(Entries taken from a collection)
◇ ◇ ◇ ◇ ◇ ◇ ◇

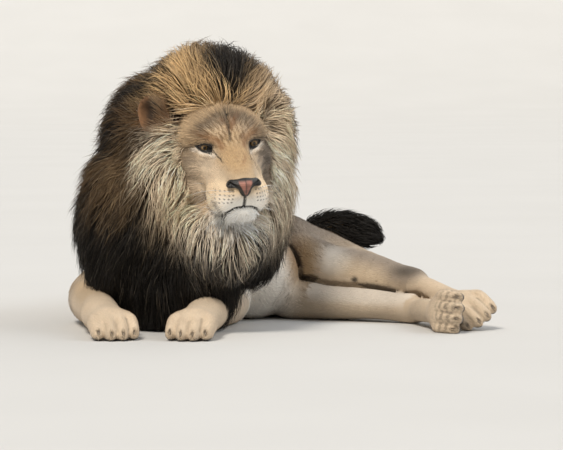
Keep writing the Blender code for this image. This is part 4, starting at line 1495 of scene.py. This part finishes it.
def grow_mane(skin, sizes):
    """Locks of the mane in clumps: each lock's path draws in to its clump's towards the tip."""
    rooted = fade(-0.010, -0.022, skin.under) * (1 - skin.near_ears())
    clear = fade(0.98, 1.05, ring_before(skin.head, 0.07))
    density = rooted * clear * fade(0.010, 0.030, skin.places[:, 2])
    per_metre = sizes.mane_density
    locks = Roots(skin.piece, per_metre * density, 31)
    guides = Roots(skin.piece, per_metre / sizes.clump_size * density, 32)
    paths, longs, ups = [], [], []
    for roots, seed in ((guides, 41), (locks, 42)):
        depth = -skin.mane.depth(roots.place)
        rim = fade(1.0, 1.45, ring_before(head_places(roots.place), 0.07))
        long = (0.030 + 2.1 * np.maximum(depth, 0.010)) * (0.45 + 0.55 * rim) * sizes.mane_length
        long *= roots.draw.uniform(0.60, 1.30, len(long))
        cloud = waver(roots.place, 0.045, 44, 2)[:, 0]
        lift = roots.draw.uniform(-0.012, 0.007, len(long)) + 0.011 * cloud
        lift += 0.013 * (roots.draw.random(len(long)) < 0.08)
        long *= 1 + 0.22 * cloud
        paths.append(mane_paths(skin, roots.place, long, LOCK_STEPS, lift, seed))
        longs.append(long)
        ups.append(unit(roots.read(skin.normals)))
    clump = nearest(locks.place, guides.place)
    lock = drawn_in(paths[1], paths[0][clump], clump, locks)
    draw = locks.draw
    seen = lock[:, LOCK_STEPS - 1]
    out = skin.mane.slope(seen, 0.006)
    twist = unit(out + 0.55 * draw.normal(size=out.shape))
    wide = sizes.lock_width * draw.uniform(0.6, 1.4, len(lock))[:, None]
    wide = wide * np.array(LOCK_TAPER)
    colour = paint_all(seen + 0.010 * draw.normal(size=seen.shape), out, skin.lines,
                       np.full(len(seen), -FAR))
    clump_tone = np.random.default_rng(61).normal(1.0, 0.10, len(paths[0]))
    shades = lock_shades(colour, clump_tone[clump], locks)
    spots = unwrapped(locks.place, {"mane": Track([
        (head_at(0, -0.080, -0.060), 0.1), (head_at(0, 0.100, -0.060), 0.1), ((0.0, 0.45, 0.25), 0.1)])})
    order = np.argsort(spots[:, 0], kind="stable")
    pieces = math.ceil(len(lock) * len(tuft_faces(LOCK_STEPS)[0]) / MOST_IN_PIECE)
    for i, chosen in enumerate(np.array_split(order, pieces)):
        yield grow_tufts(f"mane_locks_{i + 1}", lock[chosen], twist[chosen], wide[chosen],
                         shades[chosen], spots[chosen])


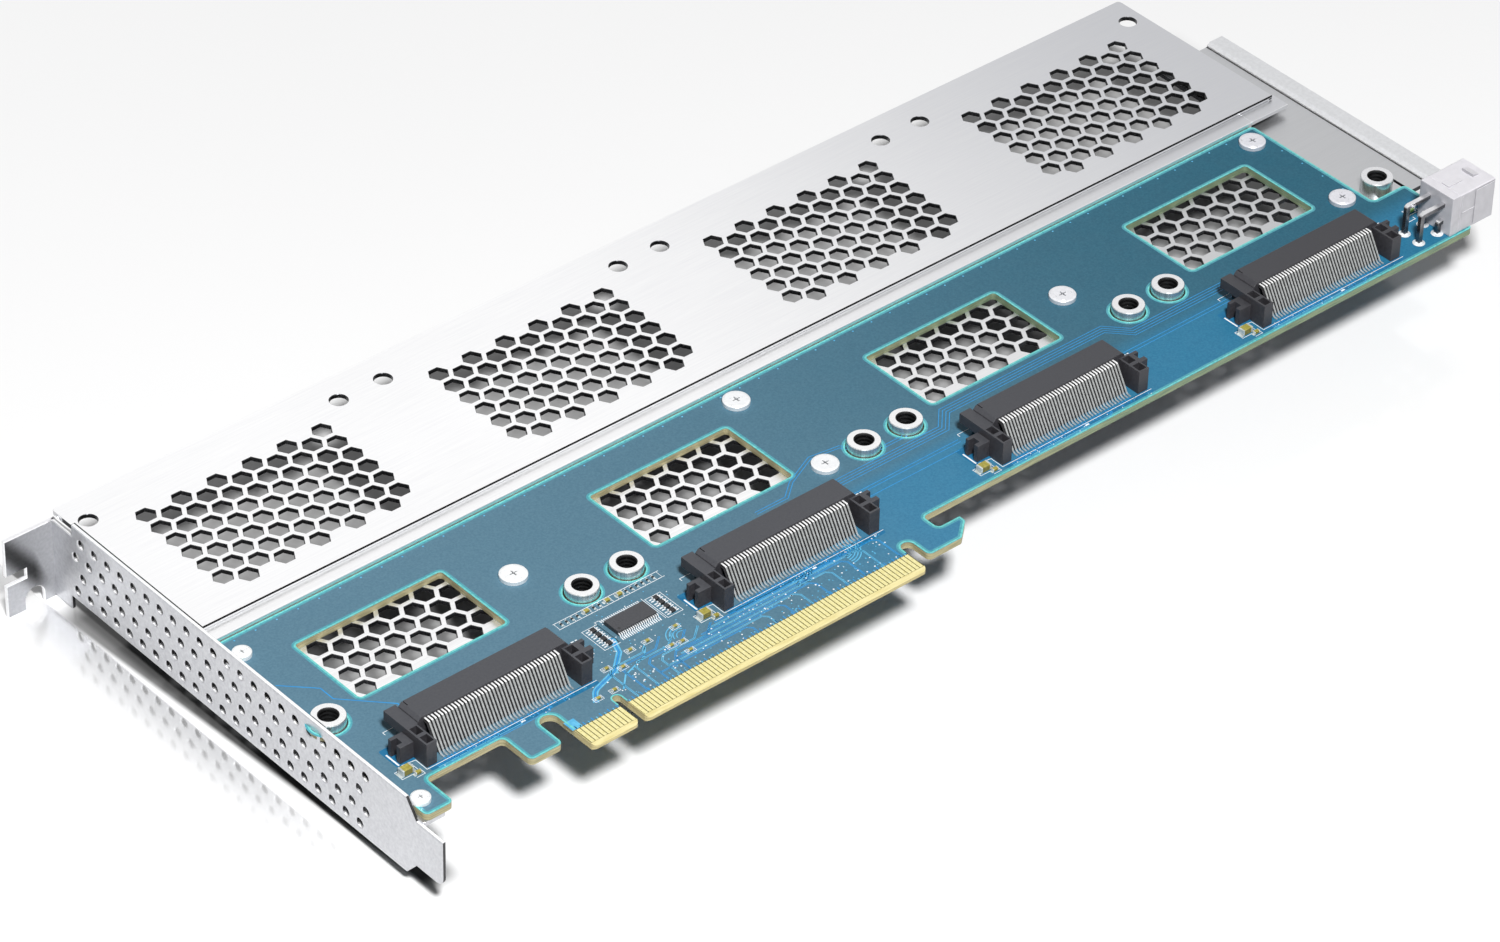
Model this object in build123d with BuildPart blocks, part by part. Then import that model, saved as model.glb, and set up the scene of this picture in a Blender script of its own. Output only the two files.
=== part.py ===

◇ ◇ ◇ ◇ ◇ ◇ ◇

- _Exercise_: Repeat all of the entries exactly.

- _Solution for this exercise_:
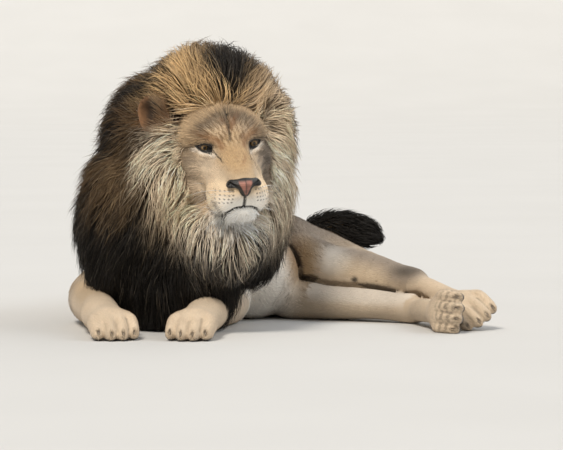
Keep writing the Blender code for this image. This is part 4, starting at line 1495 of scene.py. This part finishes it.
def grow_mane(skin, sizes):
    """Locks of the mane in clumps: each lock's path draws in to its clump's towards the tip."""
    rooted = fade(-0.010, -0.022, skin.under) * (1 - skin.near_ears())
    clear = fade(0.98, 1.05, ring_before(skin.head, 0.07))
    density = rooted * clear * fade(0.010, 0.030, skin.places[:, 2])
    per_metre = sizes.mane_density
    locks = Roots(skin.piece, per_metre * density, 31)
    guides = Roots(skin.piece, per_metre / sizes.clump_size * density, 32)
    paths, longs, ups = [], [], []
    for roots, seed in ((guides, 41), (locks, 42)):
        depth = -skin.mane.depth(roots.place)
        rim = fade(1.0, 1.45, ring_before(head_places(roots.place), 0.07))
        long = (0.030 + 2.1 * np.maximum(depth, 0.010)) * (0.45 + 0.55 * rim) * sizes.mane_length
        long *= roots.draw.uniform(0.60, 1.30, len(long))
        cloud = waver(roots.place, 0.045, 44, 2)[:, 0]
        lift = roots.draw.uniform(-0.012, 0.007, len(long)) + 0.011 * cloud
        lift += 0.013 * (roots.draw.random(len(long)) < 0.08)
        long *= 1 + 0.22 * cloud
        paths.append(mane_paths(skin, roots.place, long, LOCK_STEPS, lift, seed))
        longs.append(long)
        ups.append(unit(roots.read(skin.normals)))
    clump = nearest(locks.place, guides.place)
    lock = drawn_in(paths[1], paths[0][clump], clump, locks)
    draw = locks.draw
    seen = lock[:, LOCK_STEPS - 1]
    out = skin.mane.slope(seen, 0.006)
    twist = unit(out + 0.55 * draw.normal(size=out.shape))
    wide = sizes.lock_width * draw.uniform(0.6, 1.4, len(lock))[:, None]
    wide = wide * np.array(LOCK_TAPER)
    colour = paint_all(seen + 0.010 * draw.normal(size=seen.shape), out, skin.lines,
                       np.full(len(seen), -FAR))
    clump_tone = np.random.default_rng(61).normal(1.0, 0.10, len(paths[0]))
    shades = lock_shades(colour, clump_tone[clump], locks)
    spots = unwrapped(locks.place, {"mane": Track([
        (head_at(0, -0.080, -0.060), 0.1), (head_at(0, 0.100, -0.060), 0.1), ((0.0, 0.45, 0.25), 0.1)])})
    order = np.argsort(spots[:, 0], kind="stable")
    pieces = math.ceil(len(lock) * len(tuft_faces(LOCK_STEPS)[0]) / MOST_IN_PIECE)
    for i, chosen in enumerate(np.array_split(order, pieces)):
        yield grow_tufts(f"mane_locks_{i + 1}", lock[chosen], twist[chosen], wide[chosen],
                         shades[chosen], spots[chosen])


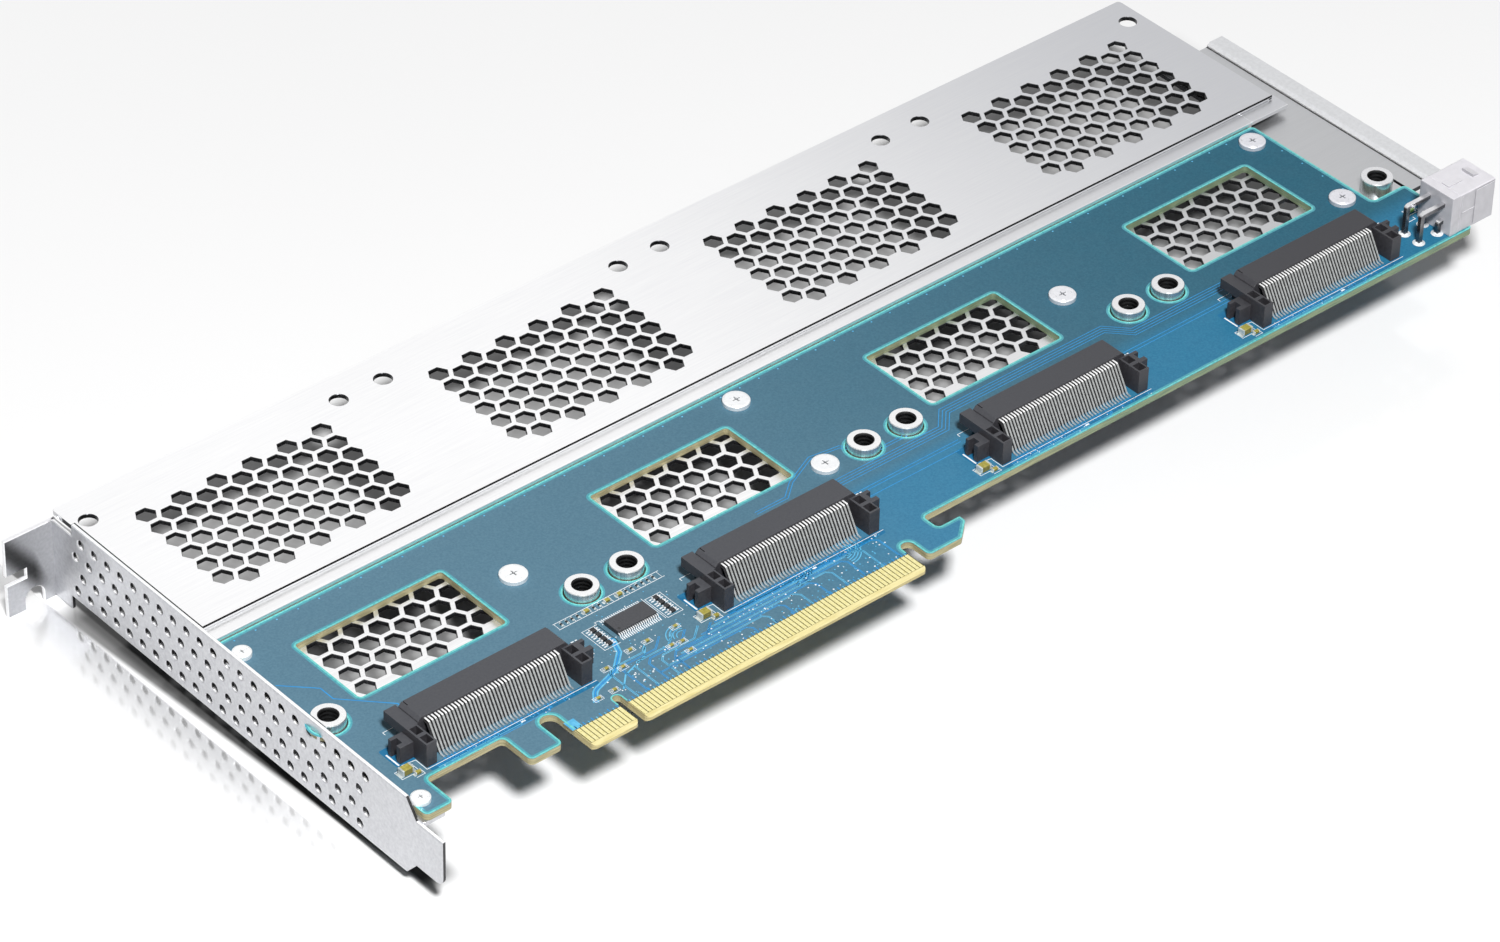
Model this object in build123d with BuildPart blocks, part by part. Then import that model, saved as model.glb, and set up the scene of this picture in a Blender script of its own. Output only the two files.
=== part.py ===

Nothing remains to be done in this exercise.